In the days before the Giants’ 10th loss of the season, the club announced that Manning would not start at quarterback, ending his streak of consecutive starts at 210. The Giants offered Eli a chance to start to keep the streak alive, but then leave the field at some point in the game.
Manning declined. He said it would not be fair, especially to the quarterback who replaced him, Geno Smith.
Former teammates rushed to defend the two-time Super Bowl Most Valuable Player. On Twitter, former Giants wide receiver Plaxico Burress expressed shock: “Bench Eli?” said Burress. “My man has shown up every week for 14 years.”
Former Giants head coach Tom Coughlin, now the executive vice president of the Jacksonville Jaguars, was mystified.
“Surprise isn’t the word,” said Coughlin. “My sentiments are totally with Eli Manning. I love the kid.”
Manning, just days short of his 37th birthday, then went all grown up with his next move. He defended head coach Ben McAdoo.
“I am not mad at anybody,” said Eli after a 24-17 loss at Oakland. “I don’t want anybody to get fired.”
Manning went on to say that when a coach gets fired, it usually is because players, including himself, weren’t getting the job done.
That is as classy an answer as there can be, especially from a quarterback who has played behind bad offensive lines for years, has suffered through bad drafts and watched his best offensive weapon, wide receiver Odell Beckham Jr., go out with a season-ending injury.
Los Angeles Chargers quarterback Philip Rivers was a tad less subtle. Rivers said the benching of Manning was “pathetic.”

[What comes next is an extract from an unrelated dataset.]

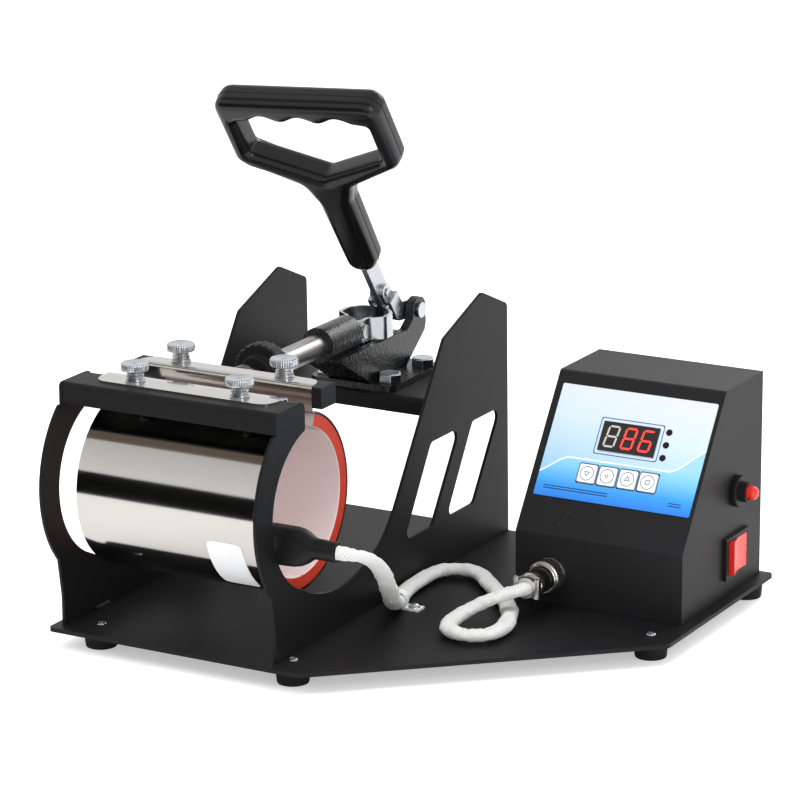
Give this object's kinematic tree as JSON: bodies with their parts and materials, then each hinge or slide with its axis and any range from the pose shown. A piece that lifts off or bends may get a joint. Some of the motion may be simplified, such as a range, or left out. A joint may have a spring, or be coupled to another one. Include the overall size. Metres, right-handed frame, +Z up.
{
  "type": "mug heat press",
  "caption": "Toggle-clamped heating band for mugs on a plate frame, with a digital temperature and time controller on the same base.",
  "frame": {"origin": "middle of the outline seen from above, at the bottom of the rubber feet", "axes": "+X from the heater to the control box, +Y from the front to the clamp, +Z up"},
  "size_m": [0.3266, 0.291, 0.3058],
  "materials": {
    "black_coat": "satin powder coat, fine texture",
    "cast_black": "wrinkled gloss black paint on cast iron",
    "mirror_steel": "mirror polished stainless",
    "bright_zinc": "bright zinc plate",
    "turned_steel": "turned steel",
    "rubber": "matt rubber",
    "silicone": "red silicone, woven inner face",
    "gloss_black": "gloss moulded plastic",
    "matt_black": "matt moulded plastic",
    "white_sleeve": "woven glass fibre sleeve",
    "white_plastic": "white nylon",
    "nickel": "bright nickel plate",
    "panel_film": "printed polyester film, blue gradient",
    "dark_window": "smoked red acrylic",
    "key_film": "white film key",
    "board_green": "printed circuit board",
    "steel_core": "laminated steel core",
    "red_switch": "red translucent plastic"
  },
  "bodies": {
    "frame": {"base_plate": "black_coat", "rubber_feet": "rubber", "foot_screws": "bright_zinc", "weld_beads": "black_coat", "left_side_plate": "black_coat", "right_side_plate": "black_coat", "front_bar": "black_coat", "clamp_shelf": "black_coat", "band_front": "mirror_steel", "mat_front": "silicone", "front_thumbscrews": "bright_zinc", "clamp_casting": "cast_black", "clamp_bolts": "bright_zinc", "clamp_nuts": "bright_zinc", "fixed_pivot_pin": "bright_zinc", "lead_boot": "rubber", "heater_lead": "white_sleeve", "cable_clip": "white_plastic", "clip_screw": "bright_zinc", "plug_clamp": "nickel", "plug_body": "matt_black", "panel_socket": "nickel", "box_cover": "black_coat", "box_floor": "black_coat", "box_rear_panel": "black_coat", "rear_panel_screws": "bright_zinc", "panel_overlay": "panel_film", "display_window": "dark_window", "display_module": "matt_black", "indicator_lamps": "matt_black", "control_board": "board_green", "power_board": "board_green", "transformer": "steel_core", "mains_inlet": "matt_black", "switch_body": "matt_black", "button_body": "matt_black", "button_nut": "matt_black"},
    "press_head": {"plunger": "turned_steel", "plunger_pin": "bright_zinc", "press_bar": "black_coat", "bar_collar": "cast_black", "band_rear": "mirror_steel", "mat_rear": "silicone", "rear_thumbscrews": "bright_zinc"},
    "knob": {"pressure_knob": "matt_black", "pressure_stud": "turned_steel"},
    "links": {"link_left": "bright_zinc", "link_right": "bright_zinc"},
    "lever": {"handle_bar": "bright_zinc", "fork_plates": "bright_zinc", "fork_rivets": "bright_zinc", "handle_grip": "gloss_black"},
    "plug_ring": {"coupling_ring": "nickel"},
    "key_down": {"key_down": "key_film"},
    "key_mode": {"key_mode": "key_film"},
    "key_up": {"key_up_value": "key_film"},
    "key_set": {"key_set": "key_film"},
    "rocker": {"switch_rocker": "red_switch"},
    "reset_button": {"button_cap": "red_switch"}
  },
  "joints": [
    {"name": "lever_swing", "type": "hinge", "parent": "frame", "child": "lever", "pos_m": [-0.086, 0.1325, 0.1475], "axis": [-1, 0, 0], "range_deg": [0, 90]},
    {"name": "press_slide", "type": "slide", "parent": "frame", "child": "press_head", "axis": [0, 1, 0], "range_m": [0, 0.01647]},
    {"name": "link_swing", "type": "hinge", "parent": "press_head", "child": "links", "pos_m": [-0.086, 0.077, 0.146], "axis": [1, 0, 0], "range_deg": [0, 16.56]},
    {"name": "knob_turn", "type": "hinge", "parent": "press_head", "child": "knob", "pos_m": [-0.086, -0.027, 0.146], "axis": [0, 1, 0], "continuous": true},
    {"name": "plug_ring_turn", "type": "hinge", "parent": "frame", "child": "plug_ring", "pos_m": [0.067, 0.028, 0.031], "axis": [0, 1, 0], "continuous": true},
    {"name": "rocker_tilt", "type": "hinge", "parent": "frame", "child": "rocker", "pos_m": [0.1493, 0.1055, 0.0355], "axis": [0, 0, 1], "range_deg": [-14, 0]},
    {"name": "reset_press", "type": "slide", "parent": "frame", "child": "reset_button", "axis": [-1, 0, 0], "range_m": [0, 0.0025], "stiffness_N_per_m": 900},
    {"name": "key_down_press", "type": "slide", "parent": "frame", "child": "key_down", "axis": [0, 0.8264, -0.5631], "range_m": [0, 0.0005], "stiffness_N_per_m": 800},
    {"name": "key_mode_press", "type": "slide", "parent": "frame", "child": "key_mode", "axis": [0, 0.8264, -0.5631], "range_m": [0, 0.0005], "stiffness_N_per_m": 800},
    {"name": "key_up_press", "type": "slide", "parent": "frame", "child": "key_up", "axis": [0, 0.8264, -0.5631], "range_m": [0, 0.0005], "stiffness_N_per_m": 800},
    {"name": "key_set_press", "type": "slide", "parent": "frame", "child": "key_set", "axis": [0, 0.8264, -0.5631], "range_m": [0, 0.0005], "stiffness_N_per_m": 800}
  ],
  "couplings": [
    {"joint": "press_slide", "follows": "lever_swing", "m_per_rad": 0.010486},
    {"joint": "link_swing", "follows": "lever_swing", "ratio": 0.18385}
  ]
}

“He has the respect of the locker room and the rest of the league,” Rivers said.
In a league with a dearth of quality quarterbacks, the market for Eli’s services should be substantial. He’s durable, and he’s played his best in big games.
In Super Bowl XLVI against the Patriots, Manning completed 30-of-40 passes and drove the Giants 88 yards to score the game-winning touchdown with less than a minute to play.
If you are an NFL head coach, you are watching Manning’s so-called intangibles soar off the charts.
Humorist Mark Twain said: “Never argue with stupid people. They will drag you down to their level, and then beat you with experience.”
Eli has risen above the fray. It is his finest moment. In the meantime, his class on leadership, free and open to the public, continues.